Sailing yacht A, the $500 million yacht of sanctioned Russian billionaire Andrey Melnichenko has been a widely covered luxury vessel. Owing to its standout features like bomb-proof windows, a rotating bed, an underwater observation pod, and a mainmast taller than Big Ben, A has always been an attention-grabber. T-online has revealed that part of the money to build the largest sailing yacht in the world with 300-foot masts came from a federal and state funding program. German tax money was used to fulfill the sailing dreams of the Russian oligarch, who won subsidies on the grounds that the motoryacht was using new technologies and posed a very high risk of failure.
Nobiskrug in Kiel, Germany, applied for a subsidy and was granted 3 million euros ($3 million). According to T-online, this funding could even be more than 3 million euros and was approved by the Federal Office of Economics and Export Control. They shared, “Innovative shipbuilding secures competitive jobs” is the name of the federal and state program that supports innovative products and processes in the maritime sector.
The funding guidelines state: “Innovations within the meaning of these guidelines are industrial applications of products or processes that are technically new or significantly improved compared to state of the art in the shipbuilding industry in the European Union and that harbor the risk of technical or industrial failure.”

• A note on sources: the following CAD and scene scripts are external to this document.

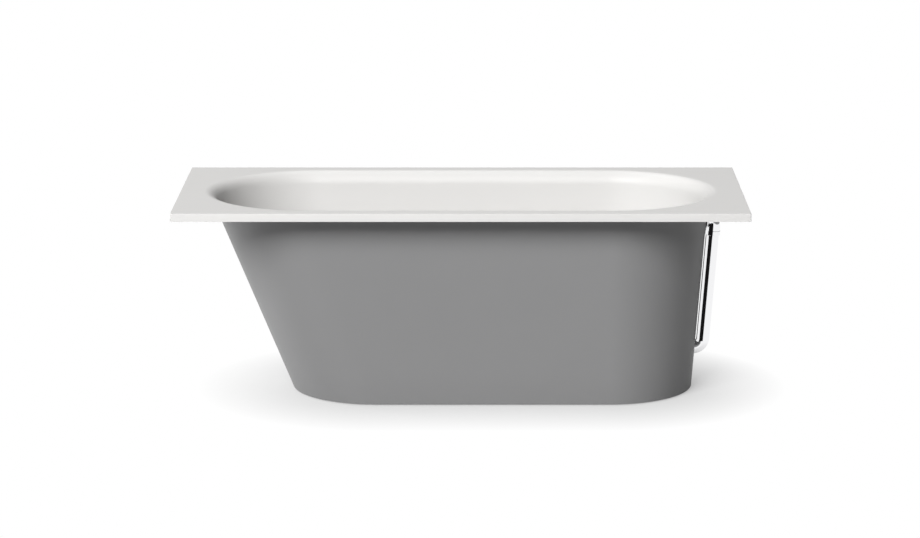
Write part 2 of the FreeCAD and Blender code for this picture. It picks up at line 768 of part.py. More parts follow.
def make_board():
    """Board under the basin, round at its corners and open at the foot end around the waste."""
    body = Part.makeBox(board_right_x - board_left_x, 2 * board_half_width, board_thickness,
                        vec(board_left_x, -board_half_width, board_underside))
    body = body.makeFillet(board_half_width * board_corner_share, corner_edges(body))
    slot = upright(board_slot_half_width, board_underside - nudge, tub_underside + nudge, waste_x)
    slot = slot.fuse(Part.makeBox(board_right_x - waste_x + nudge, 2 * board_slot_half_width,
                                  board_thickness + 2 * nudge,
                                  vec(waste_x, -board_slot_half_width, board_underside - nudge)))
    return drilled(body.cut(slot), foot_rod_hole_clearance)


def make_rail(x):
    """Channel of folded sheet, open downwards."""
    low = board_underside - rail_height
    body = Part.makeBox(rail_width, 2 * rail_half_length, rail_height,
                        vec(x - rail_width / 2, -rail_half_length, low))
    crown = [edge for edge in edges_at(body, lambda p: abs(p.z - board_underside) < near)
             if abs(edge.tangentAt(edge.FirstParameter).y) > 0.9]
    body = body.makeFillet(rail_bend_radius, crown)
    hollow = Part.makeBox(rail_width - 2 * rail_sheet, 2 * (rail_half_length + nudge), rail_height,
                          vec(x - rail_width / 2 + rail_sheet, -rail_half_length - nudge, low - rail_sheet))
    return drilled(body.cut(hollow), fitting_clearance)


def make_rail_screws():
    screws = []
    head_low = nut_top - screw_head_height
    for x, y in screw_places():
        head = upright(screw_head_radius, head_low, nut_top, x, y)
        head = head.makeFillet(screw_head_round, closed_edges_at(head, Z_AXIS, head_low))
        screws.append(head.fuse(screw_bar(x, y, 0)))
    return Part.makeCompound(screws)


def make_nuts(low):
    high = low + foot_nut_height
    bore = foot_rod_radius + slip_clearance
    return Part.makeCompound([
        hexagon(foot_nut_flats, low, high, x, y).cut(upright(bore, low - nudge, high + nudge, x, y))
        for x, y in foot_places()])


def make_foot_rod(x, y):
    rod = upright(foot_rod_radius, foot_socket_floor, rod_top, x, y)
    return rod.makeChamfer(foot_rod_chamfer, closed_edges_at(rod, Z_AXIS, rod_top))


def make_foot_pad(x, y):
    boss_top = foot_pad_height + foot_boss_height
    bore = foot_rod_radius + slip_clearance
    return turned([(0, 0), (foot_pad_radius - foot_pad_edge, 0), (foot_pad_radius, foot_pad_edge),
                   (foot_pad_radius, foot_pad_height - foot_boss_fillet),
                   (foot_pad_radius - foot_pad_shoulder, foot_pad_height),
                   (foot_boss_radius + foot_boss_fillet, foot_pad_height + nudge),
                   (foot_boss_radius, boss_top), (bore, boss_top), (bore, foot_socket_floor),
                   (0, foot_socket_floor)], x, y)


def make_all():
    nodes = {
        "tub_basin": make_tub(),
        "outer_casing": make_casing(),
        "base_board": make_board(),
        "rail_screws": make_rail_screws(),
        "weld_nuts": make_nuts(weld_nut_low),
        "lock_nuts": make_nuts(lock_nut_low),
        "overflow_cover": make_overflow_cover(),
        "overflow_screw": make_overflow_screw(),
        "overflow_ring": make_overflow_ring(),
        "overflow_ring_seal": make_overflow_ring_seal(),
        "overflow_elbow": make_overflow_elbow(),
        "overflow_gasket": make_overflow_gasket(),
        "overflow_nut": make_overflow_nut(),
        "overflow_tube_seal": make_overflow_tube_seal(),
        "overflow_tube": make_overflow_tube(),
        "tee_nut": make_tee_nut(),
        "tee_seal": make_tee_seal(),
        "waste_flange": make_waste_flange(),
        "waste_flange_seal": make_waste_flange_seal(),
        "waste_gasket": make_waste_gasket(),
        "waste_body": make_waste_body(),
        "plug_cap": make_plug_cap(),
        "plug_seal": make_plug_seal(),
        "plug_stem": make_plug_stem(),
        "plug_cartridge": make_plug_cartridge(),
        "trap_inlet_nut": make_union_nut(waste_x, outlet_end),
        "trap_inlet_seal": make_union_seal(waste_x, outlet_end),
        "trap_bend": make_trap_bend(),
        "cleaning_plug": make_cleaning_plug(),
        "trap_union_nut": make_union_nut(outlet_leg_x, union_joint),
        "trap_union_seal": make_union_seal(outlet_leg_x, union_joint),
        "trap_outlet": make_trap_outlet(),
    }
    for side, x in rail_xs.items():
        nodes["frame_rail_" + side] = make_rail(x)
        for depth, y in (("front", -foot_y), ("rear", foot_y)):
            nodes["foot_%s_%s_rod" % (depth, side)] = make_foot_rod(x, y)
            nodes["foot_%s_%s_pad" % (depth, side)] = make_foot_pad(x, y)
    return nodes


os.makedirs("parts", exist_ok=True)
for name, shape in make_all().items():
    if not shape.isValid():
        raise ValueError("%s is not a valid solid" % name)
    print("%-24s solids %2d  volume %10.0f mm3" % (name, len(shape.Solids), shape.Volume))
    shape.exportStep("parts/%s.step" % name)
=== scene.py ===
from collections import namedtuple
from math import atan, atan2, cos, pi, radians, sin, sqrt, tan

import bmesh
import bpy
from bpy.props import FloatProperty, FloatVectorProperty, IntProperty, PointerProperty
from mathutils import Matrix, Vector


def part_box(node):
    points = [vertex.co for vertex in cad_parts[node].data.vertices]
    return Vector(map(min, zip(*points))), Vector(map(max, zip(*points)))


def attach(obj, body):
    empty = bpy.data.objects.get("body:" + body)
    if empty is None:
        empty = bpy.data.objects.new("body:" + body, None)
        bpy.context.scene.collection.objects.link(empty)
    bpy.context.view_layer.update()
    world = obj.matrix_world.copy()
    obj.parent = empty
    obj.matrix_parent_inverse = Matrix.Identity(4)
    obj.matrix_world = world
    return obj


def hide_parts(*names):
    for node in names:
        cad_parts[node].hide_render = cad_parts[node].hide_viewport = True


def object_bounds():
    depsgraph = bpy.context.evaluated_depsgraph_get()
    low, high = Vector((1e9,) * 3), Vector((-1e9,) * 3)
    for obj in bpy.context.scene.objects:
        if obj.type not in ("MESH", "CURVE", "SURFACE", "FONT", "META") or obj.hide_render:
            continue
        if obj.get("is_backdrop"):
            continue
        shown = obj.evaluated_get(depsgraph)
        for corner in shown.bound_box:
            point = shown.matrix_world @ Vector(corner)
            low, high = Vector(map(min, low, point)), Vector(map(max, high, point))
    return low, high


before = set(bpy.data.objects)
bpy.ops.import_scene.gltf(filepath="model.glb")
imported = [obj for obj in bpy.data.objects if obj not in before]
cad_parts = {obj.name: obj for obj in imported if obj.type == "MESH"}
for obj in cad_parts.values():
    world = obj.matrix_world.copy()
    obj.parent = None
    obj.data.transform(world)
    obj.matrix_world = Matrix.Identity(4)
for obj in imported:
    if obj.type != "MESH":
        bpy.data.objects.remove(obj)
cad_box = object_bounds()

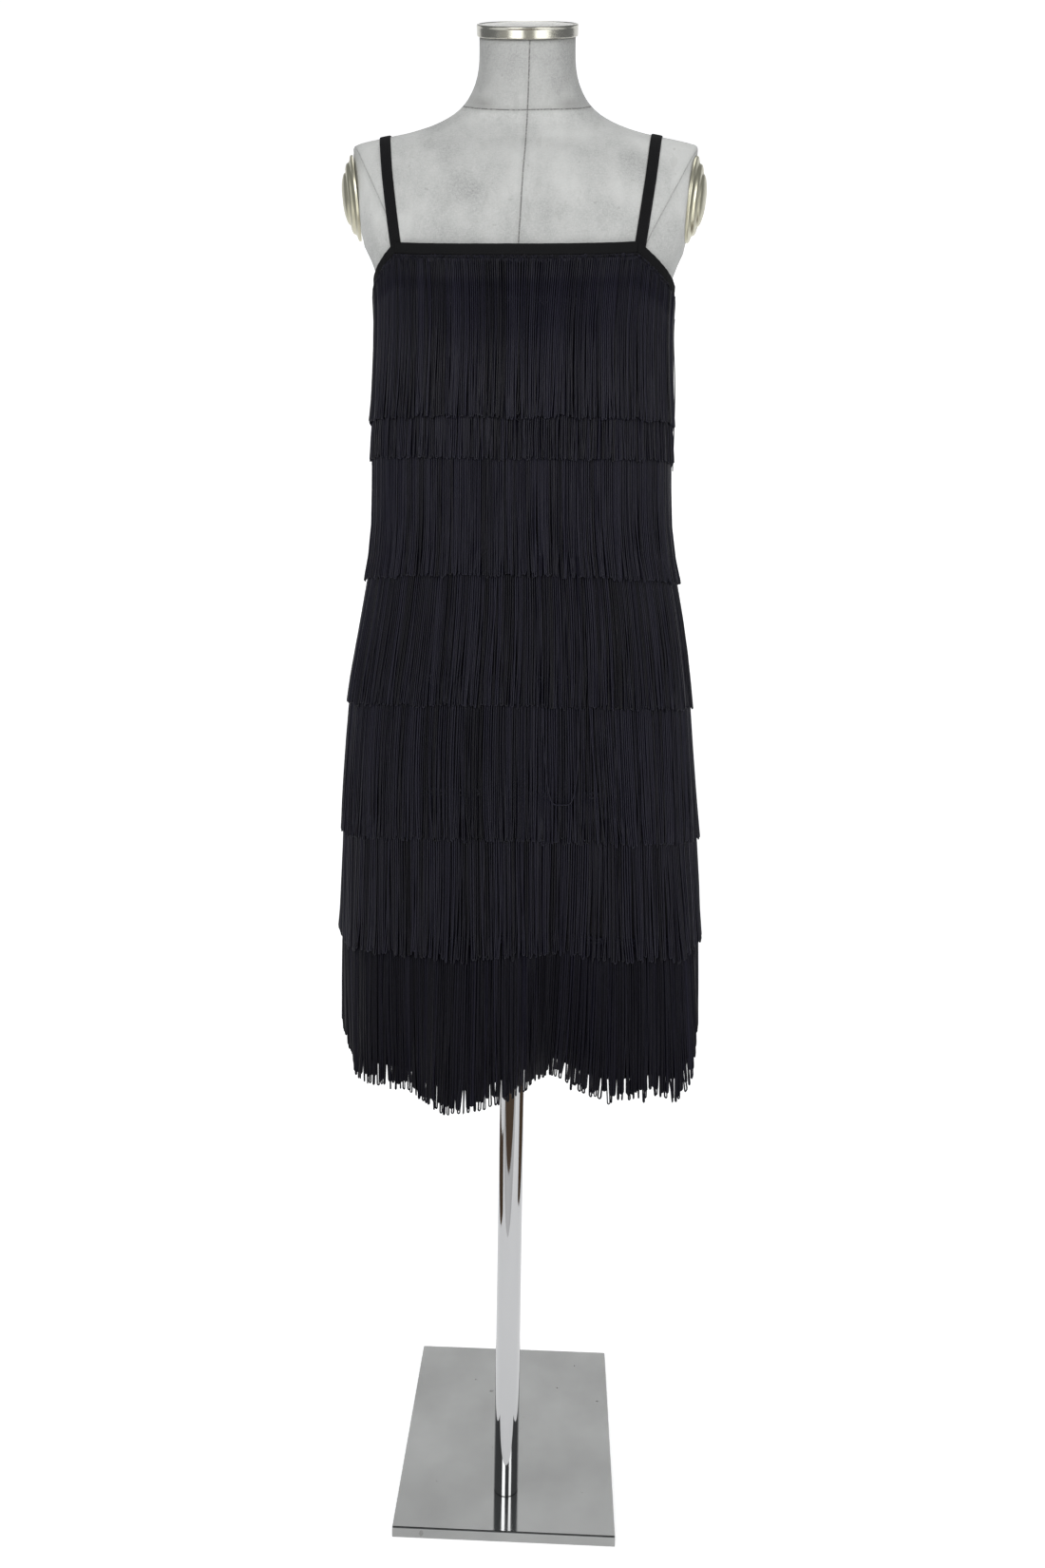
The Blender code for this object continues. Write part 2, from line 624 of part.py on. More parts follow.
def build_strap(name, side, form_tree):
    """A flat strap from the front corner of the neckline over the shoulder to the back. side is 1 for +X."""
    top_line = dress_line(below_neckline(0), 0)
    front_column, back_column = FRONT_STRAP_COLUMN, LOCKS_ROUND // 2 - 1 - BACK_STRAP_COLUMN
    if side < 0:
        front_column, back_column = -1 - front_column, -1 - back_column
    front_end, back_end = (mirrored(top_line[column], side) for column in (front_column, back_column))
    foot_x = front_end.x + STRAP_FOOT_OUT[side]
    shoulder_x = SHOULDER_STRAP_X[side]
    shots = []
    for share in [0.0, *STRAP_RIDGE_SHARES]:
        x = foot_x + (shoulder_x - foot_x) * share * STRAP_LEAN_SHARE
        z = front_end.z + 2 * SEAM_GAP + (SHOULDER_CENTRE_HEIGHT - front_end.z) * share
        shots.append((x, Vector((0, -1, 0)), z))
    for degrees in STRAP_TURN_DEGREES:
        turn = math.radians(degrees)
        end_x = foot_x if degrees < 90 else back_end.x
        x = shoulder_x + (end_x - shoulder_x) * (1 - STRAP_LEAN_SHARE) * abs(degrees - 90) / 90
        shots.append((x, Vector((0, -math.cos(turn), math.sin(turn))), SHOULDER_CENTRE_HEIGHT))
    for share in [*reversed(STRAP_RIDGE_SHARES), 0.0]:
        x = back_end.x + (shoulder_x - back_end.x) * share * STRAP_LEAN_SHARE
        z = back_end.z + 2 * SEAM_GAP + (SHOULDER_CENTRE_HEIGHT - back_end.z) * share
        shots.append((x, Vector((0, 1, 0)), z))
    touched = []
    for x, direction, z in shots:
        centre = Vector((x, SHOULDER_CENTRE_Y, z))
        row = []
        for across in (-0.5, 0, 0.5):
            far = centre + direction * RAY_START + Vector((across * STRAP_WIDTH, 0, 0))
            row.append(form_tree.ray_cast(far, -direction)[0])
        touched.append(row)
    inside, outside = [], []
    for k, row in enumerate(touched):
        along = touched[min(k + 1, len(touched) - 1)][1] - touched[max(k - 1, 0)][1]
        outward = (row[2] - row[0]).cross(along).normalized()
        inside.append([mirrored(p + outward * STRAP_LIFT, side) for p in row])
        outside.append([mirrored(p + outward * (STRAP_LIFT + STRAP_THICKNESS), side) for p in row])
    wall_solid(name, "cloth", inside, outside)


def mirrored(point, side):
    return Vector((point.x * side, point.y, point.z))


def main():
    clear_scene()
    build_base()
    build_pole()
    form = build_form()
    build_neck_cap()
    for name, side in (("arm_plate_right", 1), ("arm_plate_left", -1)):
        build_arm_plate(name, side)
    build_body_panels()
    build_bindings()
    for order, (name, braid_top, rows) in enumerate(FRINGE_TIERS):
        build_fringe(name, braid_top, rows, order)
    form_tree = BVHTree.FromPolygons(
        [v.co.copy() for v in form.data.vertices], [tuple(p.vertices) for p in form.data.polygons]
    )
    for name, side in (("strap_right", 1), ("strap_left", -1)):
        build_strap(name, side, form_tree)


main()
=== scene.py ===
"""Looks of the fringed flapper dress on its dress form: cloth, thread, metal, floor, light and camera."""

import math
from functools import partialmethod

import bmesh
import bpy
import numpy as np
from mathutils import Matrix, Vector
from mathutils.bvhtree import BVHTree


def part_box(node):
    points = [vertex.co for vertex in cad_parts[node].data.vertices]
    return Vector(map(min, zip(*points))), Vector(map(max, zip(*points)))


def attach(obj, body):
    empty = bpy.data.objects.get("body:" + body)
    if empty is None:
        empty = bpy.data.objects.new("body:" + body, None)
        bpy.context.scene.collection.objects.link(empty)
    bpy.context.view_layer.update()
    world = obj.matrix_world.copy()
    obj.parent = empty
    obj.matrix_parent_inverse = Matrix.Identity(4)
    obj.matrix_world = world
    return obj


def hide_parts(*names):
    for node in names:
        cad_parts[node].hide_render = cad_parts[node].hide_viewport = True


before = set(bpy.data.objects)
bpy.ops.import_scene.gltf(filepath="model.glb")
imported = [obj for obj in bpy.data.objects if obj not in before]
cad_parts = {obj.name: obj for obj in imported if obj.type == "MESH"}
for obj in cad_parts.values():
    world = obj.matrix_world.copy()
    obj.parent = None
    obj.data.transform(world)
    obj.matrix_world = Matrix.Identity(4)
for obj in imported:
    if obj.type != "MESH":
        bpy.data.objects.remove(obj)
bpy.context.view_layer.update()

MM = 0.001
rng = np.random.default_rng(20)

# Dress form
FORM_COLUMNS = 168
CAP_RADIUS = 58 * MM
CAP_THICKNESS = 13 * MM
CAP_TILT = math.radians(28.7)
CAP_GAP = 0.3 * MM
ARM_FACE_TIP_HEIGHT = 1550 * MM
ARM_FACE_TIP_X = {1: 196 * MM, -1: 201.5 * MM}
ARM_PLATE_DOME = 17 * MM
ARM_FACE_LOWEST = 1390 * MM
ARM_FACE_SLOPE = math.radians(7.1)
ARM_FACE_TURN = math.radians(9)
ARM_FACE_ROUNDING = 3 * MM
ARM_PLATE_HEIGHT = 1492 * MM
ARM_PLATE_Y = 4 * MM
ARM_PLATE_RADIUS = 48.5 * MM
ARM_PLATE_DEPTH_SHARE = 0.84
SOCKET_RADIUS = 14.6 * MM
SOCKET_TOP = 900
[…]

Sailing yacht A was certainly not a failure; quite the opposite. It should be noted the company has not divulged any details on whether and how much of this actually went into the construction of the “A.” Igorevich Melnichenko is a 50-year-old Russian billionaire industrialist worth an estimated $15.8 billion as of March 2022.
The shipyard Nobiskrug went bankrupt-
In April 2021, the German shipyard that gave the yachting industry stalwarts like 262 feet Artefact, 241 feet Sapphire, and 468 feet A, filed for bankruptcy. Hendrik Gittermann, l insolvency administrator, shared, with Superyachtnews, “The operation will continue without restrictions – including the current yacht new build and the processing of repair orders. The wages and salaries of around 330 employees are secured for three months through insolvency money from the Federal Employment Agency. It’s still too early at the moment.
Now it is a matter of holding discussions with everyone involved as quickly as possible and ensuring smooth operation,” continued Gittermann. “Because insolvency often does not mean the end of a company, but the chance of a debt-free start.” The shipyard yielded no deliveries in 2018-2019, barring motoryacht A. However, the superyacht came with its own set of problems rumored to have caused the yard significant issues.
Luxurylaunches had reached out to Germany’s Federal Office of Economics and Export Control on the funding disbursed to Nobiskrug shipyard but has not received a comment.